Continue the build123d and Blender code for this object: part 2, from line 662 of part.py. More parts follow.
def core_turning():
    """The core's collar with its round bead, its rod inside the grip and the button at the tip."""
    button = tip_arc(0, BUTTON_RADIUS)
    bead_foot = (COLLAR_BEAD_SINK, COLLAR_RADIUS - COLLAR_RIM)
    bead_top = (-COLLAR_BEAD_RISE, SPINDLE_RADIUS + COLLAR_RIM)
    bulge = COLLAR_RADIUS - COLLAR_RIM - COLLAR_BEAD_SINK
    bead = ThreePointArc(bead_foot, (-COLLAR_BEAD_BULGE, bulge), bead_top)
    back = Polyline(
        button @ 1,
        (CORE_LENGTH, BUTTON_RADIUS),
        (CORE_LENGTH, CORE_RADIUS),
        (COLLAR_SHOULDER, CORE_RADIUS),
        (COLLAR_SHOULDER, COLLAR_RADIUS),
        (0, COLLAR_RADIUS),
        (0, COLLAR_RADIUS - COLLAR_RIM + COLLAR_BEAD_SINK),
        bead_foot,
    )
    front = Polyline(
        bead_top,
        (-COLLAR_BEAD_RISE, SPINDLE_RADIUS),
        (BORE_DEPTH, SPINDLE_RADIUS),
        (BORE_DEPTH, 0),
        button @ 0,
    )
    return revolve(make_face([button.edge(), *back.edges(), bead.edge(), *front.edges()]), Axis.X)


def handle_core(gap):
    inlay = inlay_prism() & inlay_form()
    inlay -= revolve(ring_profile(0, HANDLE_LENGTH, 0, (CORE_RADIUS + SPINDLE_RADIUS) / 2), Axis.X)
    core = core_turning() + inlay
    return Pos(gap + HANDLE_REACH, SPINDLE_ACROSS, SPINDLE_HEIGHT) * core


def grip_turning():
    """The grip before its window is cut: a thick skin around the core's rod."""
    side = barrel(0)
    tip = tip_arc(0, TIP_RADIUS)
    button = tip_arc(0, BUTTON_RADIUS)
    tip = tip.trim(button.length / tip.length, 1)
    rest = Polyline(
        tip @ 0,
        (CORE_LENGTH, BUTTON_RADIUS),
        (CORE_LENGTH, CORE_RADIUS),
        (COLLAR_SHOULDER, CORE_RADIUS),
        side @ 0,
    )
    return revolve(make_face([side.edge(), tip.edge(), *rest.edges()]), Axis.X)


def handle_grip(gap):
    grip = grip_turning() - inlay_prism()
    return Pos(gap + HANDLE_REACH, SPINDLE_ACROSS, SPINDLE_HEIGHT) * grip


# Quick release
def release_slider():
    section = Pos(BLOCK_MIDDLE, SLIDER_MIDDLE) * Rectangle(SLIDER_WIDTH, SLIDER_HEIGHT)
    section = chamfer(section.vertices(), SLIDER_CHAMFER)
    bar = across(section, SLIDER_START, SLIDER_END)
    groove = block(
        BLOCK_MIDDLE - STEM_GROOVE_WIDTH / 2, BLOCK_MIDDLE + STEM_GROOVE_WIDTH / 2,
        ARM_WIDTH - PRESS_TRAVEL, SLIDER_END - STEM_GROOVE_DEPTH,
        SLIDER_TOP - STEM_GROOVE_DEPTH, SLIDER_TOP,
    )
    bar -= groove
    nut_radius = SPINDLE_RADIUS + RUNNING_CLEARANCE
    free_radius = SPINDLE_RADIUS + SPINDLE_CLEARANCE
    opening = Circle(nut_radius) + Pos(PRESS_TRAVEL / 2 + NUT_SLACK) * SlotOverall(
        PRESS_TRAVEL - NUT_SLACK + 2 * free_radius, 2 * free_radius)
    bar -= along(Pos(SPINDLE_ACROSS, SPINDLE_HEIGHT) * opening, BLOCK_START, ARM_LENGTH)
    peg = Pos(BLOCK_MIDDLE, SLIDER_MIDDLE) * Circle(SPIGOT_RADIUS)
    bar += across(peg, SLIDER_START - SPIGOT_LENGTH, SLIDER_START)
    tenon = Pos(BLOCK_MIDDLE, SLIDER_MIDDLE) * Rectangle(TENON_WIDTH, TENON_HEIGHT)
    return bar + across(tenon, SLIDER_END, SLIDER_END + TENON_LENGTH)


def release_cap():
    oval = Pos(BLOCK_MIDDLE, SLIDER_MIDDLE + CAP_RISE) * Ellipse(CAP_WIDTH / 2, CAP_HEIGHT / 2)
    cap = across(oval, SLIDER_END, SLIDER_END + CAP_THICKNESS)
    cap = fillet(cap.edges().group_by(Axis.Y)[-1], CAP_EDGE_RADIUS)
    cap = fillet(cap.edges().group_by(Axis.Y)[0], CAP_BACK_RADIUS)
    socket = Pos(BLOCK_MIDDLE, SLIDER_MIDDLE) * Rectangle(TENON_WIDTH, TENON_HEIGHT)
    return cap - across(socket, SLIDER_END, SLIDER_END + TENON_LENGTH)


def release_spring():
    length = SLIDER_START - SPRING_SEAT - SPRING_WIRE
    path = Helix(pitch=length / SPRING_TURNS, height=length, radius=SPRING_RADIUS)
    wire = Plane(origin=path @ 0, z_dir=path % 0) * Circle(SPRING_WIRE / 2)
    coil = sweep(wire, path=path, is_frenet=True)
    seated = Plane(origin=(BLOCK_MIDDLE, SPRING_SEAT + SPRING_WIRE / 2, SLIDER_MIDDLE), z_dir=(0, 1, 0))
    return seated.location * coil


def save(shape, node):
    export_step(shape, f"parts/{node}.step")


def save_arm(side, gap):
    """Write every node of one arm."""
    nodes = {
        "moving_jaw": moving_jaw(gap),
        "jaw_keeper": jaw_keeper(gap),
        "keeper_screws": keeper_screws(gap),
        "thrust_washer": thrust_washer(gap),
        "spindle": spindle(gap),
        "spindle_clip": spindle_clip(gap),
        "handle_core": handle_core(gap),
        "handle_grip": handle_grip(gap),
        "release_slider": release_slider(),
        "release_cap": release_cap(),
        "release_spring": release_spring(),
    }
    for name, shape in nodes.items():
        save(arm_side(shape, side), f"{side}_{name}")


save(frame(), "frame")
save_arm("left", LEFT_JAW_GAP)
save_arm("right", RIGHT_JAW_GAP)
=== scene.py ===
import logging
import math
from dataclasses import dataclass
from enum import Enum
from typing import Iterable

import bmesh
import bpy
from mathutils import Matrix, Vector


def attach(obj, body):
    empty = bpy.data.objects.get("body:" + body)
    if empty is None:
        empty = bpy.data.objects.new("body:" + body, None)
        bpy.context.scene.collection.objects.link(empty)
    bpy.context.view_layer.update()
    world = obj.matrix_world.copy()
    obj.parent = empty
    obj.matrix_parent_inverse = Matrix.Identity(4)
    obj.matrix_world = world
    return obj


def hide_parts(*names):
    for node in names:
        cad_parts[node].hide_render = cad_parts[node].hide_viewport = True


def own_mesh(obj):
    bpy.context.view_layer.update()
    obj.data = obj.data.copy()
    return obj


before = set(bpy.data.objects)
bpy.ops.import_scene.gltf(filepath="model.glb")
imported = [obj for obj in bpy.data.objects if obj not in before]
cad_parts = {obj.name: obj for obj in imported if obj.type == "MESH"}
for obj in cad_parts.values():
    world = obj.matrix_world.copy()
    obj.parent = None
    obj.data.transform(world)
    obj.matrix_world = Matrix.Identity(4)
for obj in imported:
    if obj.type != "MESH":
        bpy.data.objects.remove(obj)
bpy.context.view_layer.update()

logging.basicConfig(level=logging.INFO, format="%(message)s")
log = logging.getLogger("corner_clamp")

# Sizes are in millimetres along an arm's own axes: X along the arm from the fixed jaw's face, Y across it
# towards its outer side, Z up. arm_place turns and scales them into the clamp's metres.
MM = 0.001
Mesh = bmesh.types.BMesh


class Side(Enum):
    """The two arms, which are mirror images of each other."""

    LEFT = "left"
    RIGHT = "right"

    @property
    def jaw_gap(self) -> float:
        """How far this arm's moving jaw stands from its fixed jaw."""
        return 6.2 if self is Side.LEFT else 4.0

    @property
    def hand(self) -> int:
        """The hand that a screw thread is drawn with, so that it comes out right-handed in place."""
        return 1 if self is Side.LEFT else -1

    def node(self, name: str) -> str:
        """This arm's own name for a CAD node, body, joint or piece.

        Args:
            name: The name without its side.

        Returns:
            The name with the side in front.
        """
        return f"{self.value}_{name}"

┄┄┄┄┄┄

▶ **Short problem**
Exact duplication is required for the lines above, from the line that contains "for name, shape" to the line that contains "for node in", inclusive; omit all others.

▶ **Solution to this task**
    for name, shape in nodes.items():
        save(arm_side(shape, side), f"{side}_{name}")


save(frame(), "frame")
save_arm("left", LEFT_JAW_GAP)
save_arm("right", RIGHT_JAW_GAP)
=== scene.py ===
import logging
import math
from dataclasses import dataclass
from enum import Enum
from typing import Iterable

import bmesh
import bpy
from mathutils import Matrix, Vector


def attach(obj, body):
    empty = bpy.data.objects.get("body:" + body)
    if empty is None:
        empty = bpy.data.objects.new("body:" + body, None)
        bpy.context.scene.collection.objects.link(empty)
    bpy.context.view_layer.update()
    world = obj.matrix_world.copy()
    obj.parent = empty
    obj.matrix_parent_inverse = Matrix.Identity(4)
    obj.matrix_world = world
    return obj


def hide_parts(*names):
    for node in names:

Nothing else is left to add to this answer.